Naturewatch has also coordinated annual World Day for Animals
celebrations, campaigned against pack hunting, and has been active on
a variety of other animal welfare fronts, but circa 1998 discovered a
unique mission in support of newly formed animal charities in eastern
Europe––especially SOS Animals Ukraine, begun in 1994 by former
television journalist Tamara Tarnawska. Establishing a dog and cat
sterilization program in 1996 and a no-kill shelter on the site of the
former municipal dog-skinning factory (budka) at the edge of Kiev in
1997, Tarnawska has for more than 15 years run into frequent conflict
with the private city animal control contractor, Animals In The City,
initially staffed by former budka personnel.
Ruane time and again ensured that violent attacks on SOS Animals
Ukraine staff and supporters, and attempts to frame them for alleged
illegal use of veterinary drugs, were exposed far and wide.
Naturewatch in 2010-2011 exposed mass killings of stray animals in Kiev,
Kharkov, Donetsk, and Lvov, the four Ukrainian cities selected to
cohost the Euro 2012 football championships.
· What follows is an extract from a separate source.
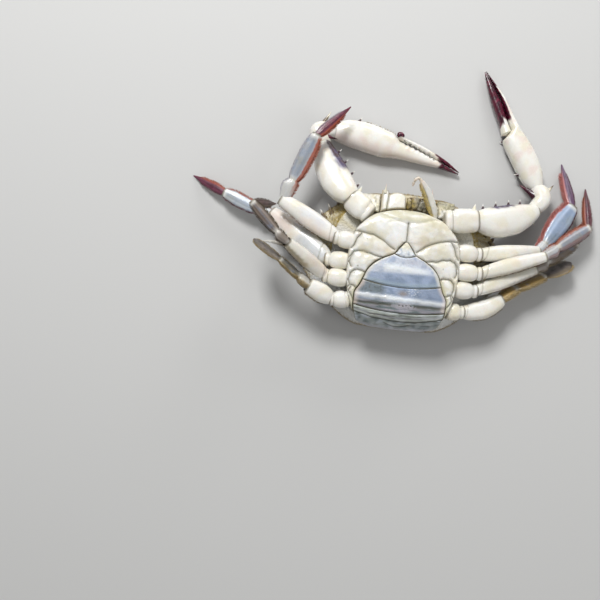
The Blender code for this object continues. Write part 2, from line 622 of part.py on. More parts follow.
def eye_shape(hand, grow=0.0):
    """A short stalk that lies in its socket, with the eye at its outer end."""
    points = [(9.5 * hand, 34.6, 13.6), (16.0 * hand, 35.0, 13.2), (22.4 * hand, 34.4, 12.8)]
    sections = [(0.0, 1.0, 1.0, 1.0, 1.0), (0.1, 1.5, 1.5, 1.5, 1.5), (0.5, 1.5, 1.5, 1.5, 1.5),
                (0.78, 2.5, 2.5, 2.4, 2.4), (0.95, 1.7, 1.7, 1.6, 1.6), (1.0, 0.6, 0.6, 0.6, 0.6)]
    return limb(points, sections, sides=10, rings=9, squareness=2.0, grow=grow)


def feeler_shape(hand, grow=0.0):
    """A short feeler, laid outwards along the front edge."""
    points = [(6.0 * hand, 33.6, 17.2), (10.0 * hand, 35.8, 17.0), (17.0 * hand, 36.4, 16.9),
              (25.0 * hand, 35.4, 16.4)]
    sections = [(0.0, 0.9, 0.9, 0.9, 0.9), (0.12, 1.1, 1.1, 1.1, 1.1), (0.3, 0.5, 0.5, 0.5, 0.5),
                (1.0, 0.28, 0.28, 0.28, 0.28)]
    return limb(points, sections, sides=6, rings=10, squareness=2.0, grow=grow)


def reach(start, end, before=ROOT_SINK, after=END_WRAP):
    """Lengthen a straight run at both ends."""
    start, end = Vector(start), Vector(end)
    ahead = (end - start).normalized()
    return tuple(start - ahead * before), tuple(end + ahead * after)


def hand_sections(side, first, last, part):
    """Sections of the palm or of the movable finger, between two shares of the hand's length."""
    rows = []
    count = 9
    for i in range(count):
        share = first + (last - first) * i / (count - 1)
        height, outer, meeting, other = [monotone(HAND_SECTIONS[side], share, c) for c in range(1, 5)]
        if part == "finger":
            low, high, height = meeting + GAP / 2, outer, height * 0.86
        else:
            open_share = min(max((share - FINGER_START + 0.04) / 0.05, 0.0), 1.0)
            low, high = -other, outer + (meeting - GAP / 2 - outer) * open_share
        forward, backward = (high, -low) if FINGER_SIDE[side] == 1 else (-low, high)
        rows.append((i / (count - 1), forward, backward, height, height))
    return rows


def hand_shapes(side, grow=0.0):
    """The palm with its fixed finger, and the movable finger."""
    root, tip = CHELIPED_JOINTS[side][4], CHELIPED_JOINTS[side][5]
    start = reach(root, tip, before=1.0, after=0.0)[0]
    palm_rows = []
    for share in (0.0, 0.03, 0.08, 0.15, 0.25, 0.35, 0.44, 0.47, 0.5, 0.53, 0.6, 0.7, 0.8, 0.9, 0.96, 1.0):
        palm_rows.append((share, *hand_sections(side, share, share + 0.001, "palm")[0][1:]))
    palm = limb([start, tip], palm_rows, hand=side, sides=12, shares=[row[0] for row in palm_rows],
                squareness=2.2, grow=grow)
    first = Vector(root).lerp(Vector(tip), FINGER_START - 0.02)
    finger_rows = hand_sections(side, FINGER_START - 0.02, 1.0, "finger")
    root_row = finger_rows[0]
    middle = (root_row[1] - root_row[2]) / 2
    finger_rows[0] = (0.0, middle + 0.9, -middle + 0.9, 1.6, 1.6)
    finger = limb([tuple(first), tip], finger_rows, hand=side, sides=10,
                  shares=[0.0, 0.04, 0.12, 0.3, 0.5, 0.7, 0.88, 1.0], squareness=2.2, grow=grow)
    return palm, finger


def side_spines(points, sections, hand, places, length, radius):
    """Spines on the forward edge of a segment, leaning to its tip."""
    spines = []
    for share in places:
        here = route(points, share)
        ahead = (route(points, min(share + 0.05, 1)) - route(points, share - 0.05)).normalized()
        forward = Vector((0, 0, 1)).cross(ahead).normalized() * hand
        edge = here + forward * monotone(sections, share)
        spines.append(spike(edge - forward * 2.2, edge + forward * length + ahead * length * 0.5, radius, 5))
    return spines


def build_limb(name, points, sections, hand, parent, colour, children, extras=(), **options):
    """Make one segment, fuse its spines and cut room for the roots of the next segments."""
    node = solid(name, limb(points, sections, hand=hand, **options), origin=points[0])
    if extras:
        join(node, list(extras))
    if children:
        cut(node, children)
    rest_on_floor(node)
    dress(node, colour, parent)
    return node


def cheliped(side, parent):
    """A claw-bearing leg. Returns the grown root that the body makes room for."""
    joints = CHELIPED_JOINTS[side]
    suffix = SIDE_NAMES[side]
    coxa = [joints[0], reach(joints[0], joints[1])[1]]
    merus = list(reach(joints[1], joints[2]))
    carpus = [reach(joints[2], joints[3], before=2.2)[0], joints[3],
              reach(joints[3], joints[4], after=1.0)[1]]
    palm, finger = hand_shapes(side)
    palm_room, finger_room = hand_shapes(side, GAP)
    options = {"sides": 12, "rings": 8}
    merus_room = limb(merus, CHELIPED_MERUS, hand=side, grow=GAP, **options)
    carpus_room = limb(carpus, CHELIPED_CARPUS, hand=side, grow=GAP, **options)
    ischium_spine = side_spines(coxa, CHELIPED_COXA, side, [0.86], 3.0, 1.6)
    build_limb("claw_coxa_" + suffix, coxa, CHELIPED_COXA, side, parent, "belly_shell", [merus_room],
               ischium_spine, **options)
    merus_spines = side_spines(merus, CHELIPED_MERUS, side, [0.18, 0.38, 0.58, 0.76], 2.9, 1.25)
    build_limb("claw_merus_" + suffix, merus, CHELIPED_MERUS, side, parent, "belly_shell", [carpus_room],
               merus_spines, **options)
    carpus_spines = [spike(root, tip, radius) for root, tip, radius in CARPUS_SPINES[side]]
    build_limb("claw_carpus_" + suffix, carpus, CHELIPED_CARPUS, side, parent, "belly_shell", [palm_room],
               carpus_spines, **options)
    palm_node = solid("claw_palm_" + suffix, palm, origin=joints[4])
    finger_node = solid("claw_finger_" + suffix, finger, origin=joints[4])
    palm_cuts = [finger_room]
    if side == RIGHT:
        join(finger_node, [limb(KNUCKLE, KNUCKLE_SECTIONS, rings=4)])
        palm_cuts.append(limb(KNUCKLE, KNUCKLE_SECTIONS, rings=4, grow=GAP))
    cut(palm_node, palm_cuts)
    rest_on_floor(palm_node)
    dress(palm_node, "belly_shell", parent)
    rest_on_floor(finger_node)
    dress(finger_node, "claw_tip", parent)
    return limb(coxa, CHELIPED_COXA, hand=side, grow=GAP, **options)


def scaled(sections, width):
    """Sections with their widths changed by a factor."""
    return [(row[0], row[1] * width, row[2] * width, row[3], row[4]) for row in sections]


def lower_leg_sections(number, side):
    """Sections of a leg's carpus and propodus."""
    if number == 5:
        return SWIM_LOWER_LEG
    if (number, side) == (2, LEFT):
        return BROAD_LOWER_LEG
    return scaled(LOWER_LEG, LOWER_WIDTH.get((number, side), 1.0))


def walking_leg(number, side, parent):
    """A walking or swimming leg in four nodes. Returns the grown shapes that the body makes room for."""
    joints = WALKING_JOINTS[(number, side)]
    suffix = "{}_{}".format(number, SIDE_NAMES[side])
    swimming = number == 5
    roll = math.radians(SWIM_ROLL[side]) if swimming else 0.0
    merus_sections = SWIM_MERUS if swimming else scaled(MERUS, MERUS_WIDTH.get((number, side), 0.98))
    lower_sections = lower_leg_sections(number, side)
    dactyl_sections = PADDLE if swimming else DACTYL
    coxa = [joints[0], reach(joints[0], joints[1])[1]]
    merus = list(reach(joints[1], joints[2]))
    if (number, side) == (5, LEFT):
        merus.insert(1, SWIM_MERUS_BEND)
    lower = [reach(joints[2], joints[3])[0], joints[3], reach(joints[3], joints[4])[1]]
    dactyl = [reach(joints[4], joints[5], before=1.4)[0], joints[5]]
    merus_room = limb(merus, merus_sections, hand=side, grow=GAP)
    rooms = [limb(coxa, COXA, hand=side, grow=GAP)] + ([merus_room] if swimming else [])
    lower_room = limb(lower, lower_sections, hand=side, rings=9, roll=roll, grow=GAP)
    dactyl_room = limb(dactyl, dactyl_sections, hand=side, rings=7, roll=roll, sides=8, grow=GAP)
    build_limb("leg_coxa_" + suffix, coxa, COXA, side, parent, "belly_shell", [merus_room])
    build_limb("leg_merus_" + suffix, merus, merus_sections, side, parent, "belly_shell", [lower_room])
    build_limb("leg_propodus_" + suffix, lower, lower_sections, side, parent,
               "paddle" if swimming else "leg_blue", [dactyl_room], rings=9, roll=roll)
    name = "paddle_" if swimming else "leg_dactyl_"
    build_limb(name + SIDE_NAMES[side] if swimming else name + suffix, dactyl, dactyl_sections, side, parent,
               "paddle" if swimming else "leg_red", [], rings=7, roll=roll, sides=8)
    return rooms


def body(parent, leg_rooms):
    """The back, the belly plates, the apron, the mouth, the eyes and the feelers."""
    open_foot_room = limb(OPEN_JAW_FOOT, OPEN_JAW_FOOT_SECTIONS, rings=9, grow=GAP)
    back = solid("carapace", back_shape())
    join(back, border_teeth() + back_tubercles() + [cheek(LEFT), cheek(RIGHT)])
    head_rooms = [shape(hand, GAP) for shape in (eye_shape, feeler_shape) for hand in (LEFT, RIGHT)]
    cut(back, leg_rooms + head_rooms + [open_foot_room])
    rest_on_floor(back)
    dress(back, "back_shell", parent)
    sternum = solid("sternum", sternum_shape())
    cut(sternum, leg_rooms + [apron_recess(), open_foot_room])
    dress(sternum, "belly_shell", parent)
    for name, front, rear, columns, rows in APRON_PLATES:
        dress(solid(name, apron_plate(front, rear, columns, rows)), "apron", parent)
    dress(solid("maxilliped_right", closed_jaw_foot()), "belly_shell", parent)
    mouth = solid("mouthparts", inner_mouth())
    cut(mouth, [open_foot_room])
    dress(mouth, "mouth", parent)
    foot = solid("maxilliped_left", limb(OPEN_JAW_FOOT, OPEN_JAW_FOOT_SECTIONS, rings=9))
    join(foot, [limb(PALP, PALP_SECTIONS, sides=8, rings=7), spike(*OUTER_BRANCH)])
    dress(foot, "belly_shell", parent)
    for hand in (LEFT, RIGHT):
        dress(solid("eye_" + SIDE_NAMES[hand], eye_shape(hand)), "eye", parent)
        dress(solid("antenna_" + SIDE_NAMES[hand], feeler_shape(hand)), "leg_red", parent)


def main():
    clear_scene()
    root = bpy.data.objects.new("gazami_crab", None)
    bpy.context.scene.collection.objects.link(root)
    rooms = []
    for side in (LEFT, RIGHT):
        rooms.append(cheliped(side, root))
        for number in (2, 3, 4, 5):
            rooms += walking_leg(number, side, root)
    body(root, rooms)


main()
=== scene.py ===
"""Looks of the gazami crab: its shell, legs, claws, mouth and hair, and the studio round it.

Lengths are millimetres in the frame of the CAD part and become metres when a mesh is made.
+X is the crab's left, +Y its head end and +Z its belly, which faces the camera.
"""

import math
from collections import namedtuple
from functools import partial

import bmesh
import bpy
import numpy as np
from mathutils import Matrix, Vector, noise


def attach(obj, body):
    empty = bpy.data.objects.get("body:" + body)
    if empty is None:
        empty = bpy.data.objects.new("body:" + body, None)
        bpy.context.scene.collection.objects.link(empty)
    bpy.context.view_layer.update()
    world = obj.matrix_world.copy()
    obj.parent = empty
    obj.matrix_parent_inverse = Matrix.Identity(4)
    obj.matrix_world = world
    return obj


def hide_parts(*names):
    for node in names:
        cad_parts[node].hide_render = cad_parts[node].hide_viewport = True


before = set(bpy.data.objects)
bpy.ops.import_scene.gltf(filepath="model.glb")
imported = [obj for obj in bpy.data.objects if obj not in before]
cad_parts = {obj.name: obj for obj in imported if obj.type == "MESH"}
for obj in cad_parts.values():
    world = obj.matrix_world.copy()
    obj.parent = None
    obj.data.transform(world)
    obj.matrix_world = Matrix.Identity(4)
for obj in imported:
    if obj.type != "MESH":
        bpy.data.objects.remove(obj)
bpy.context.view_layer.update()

MM = 0.001
LEFT, RIGHT = 1, -1
SIDE_NAMES = {LEFT: "left", RIGHT: "right"}
SEED = 7

# The photograph: camera above the board, looking straight down, turned a little
CAMERA_PLACE = (-54.4, -27.9, 520.0)
CAMERA_TURN = math.radians(6.5)
HALF_PICTURE_AT = (168.0, 500.0)


def rgb(*values):
    return np.array(values)


# Colours, in linear RGB
WHITE = rgb(0.86, 0.845, 0.79)
CREAM = rgb(0.79, 0.755, 0.61)
COOL_WHITE = rgb(0.90, 0.91, 0.92)
OLIVE = rgb(0.20, 0.175, 0.085)
DARK_OLIVE = rgb(0.075, 0.062, 0.034)
PALE_OLIVE = rgb(0.46, 0.43, 0.28)
MEMBRANE = rgb(0.13, 0.105, 0.055)
TAN = rgb(0.44, 0.34, 0.17)
YELLOW = rgb(0.62, 0.49, 0.16)
BACK = rgb(0.085, 0.064, 0.042)
BACK_PURPLE = rgb(0.075, 0.040, 0.060)
BACK_SPOT = rgb(0.46, 0.42, 0.30)
MAROON = rgb(0.095, 0.006, 0.022)
DEEP_MAROON = rgb(0.040, 0.004, 0.014)
PURPLE = rgb(0.050, 0.030, 0.115)
PINK = rgb(0.80, 0.63, 0.58)
LEG_BLUE = rgb(0.44, 0.485, 0.55)
KEEL_BLUE = rgb(0.20, 0.27, 0.40)
PALE_BLUE = rgb(0.66, 0.71, 0.78)
RUST = rgb(0.42, 0.085, 0.035)
RUST_ORANGE = rgb(0.36, 0.075, 0.028)
RUST_BROWN = rgb(0.30, 0.075, 0.030)
DUSTY_PINK = rgb(0.50, 0.175, 0.155)
BLADE_BLUE = rgb(0.31, 0.39, 0.53)
GREY_BROWN = rgb(0.165, 0.130, 0.110)
PINK_BROWN = rgb(0.20, 0.095, 0.085)
BROWN = rgb(0.16, 0.115, 0.070)
# yellow-green of the painted shade beside the apron
YELLOW_GREEN_SHADE = rgb(0.56, 0.53, 0.24)
FRONT_CREAM = rgb(0.64, 0.61, 0.43)
# grey of the chest's furrow lines and of the painted shade beside them
GROOVE_LINE_AND_SHADE = rgb(0.21, 0.20, 0.14)
GREY = rgb(0.125, 0.105, 0.095)
APRON_BLUE = rgb(0.34, 0.415, 0.565)
APRON_DARK = rgb(0.235, 0.30, 0.42)
APRON_LIGHT = rgb(0.62, 0.67, 0.77)
APRON_WHITE = rgb(0.84, 0.88, 0.91)
APRON_TEAL = rgb(0.34, 0.43, 0.49)
APRON_GREEN = rgb(0.19, 0.235, 0.245)
APRON_OLIVE = rgb(0.085, 0.088, 0.058)
LILAC_GREY = rgb(0.42, 0.41, 0.46)
BASE_GREY = rgb(0.36, 0.40, 0.405)
BASE_PALE = rgb(0.56, 0.60, 0.53)
PEACH = rgb(0.58, 0.43, 0.28)
BEIGE = rgb(0.62, 0.56, 0.40)
BLACK = rgb(0.012, 0.009, 0.009)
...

Ruane in November 2011 brokered an agreement to stop the killing
that presaged street dog sterilization campaigns in all four cities by
the Austrian-based international animal charity Vier Pfoten. Vier
Pfoten sterilized about 4,000 dogs, and continued the effort into 2013,
but withdrew from Kiev in mid-year after local authorities took no
action in response to death threats which may have been sent either by
hunters who shoot dogs for sport, who have emerged throughout the
former Soviet Union, or by persons associated with Animals In The City.

Ruane in 2002 was named Maecenas Honoris Causa by the Lithuanian
Veterinary Academy, and in 2005 received the Order of St Michael Medal
from the government of Ukraine.
Caroline Fiona Barker, involved with Naturewatch from the
beginning, succeeds Ruane as director.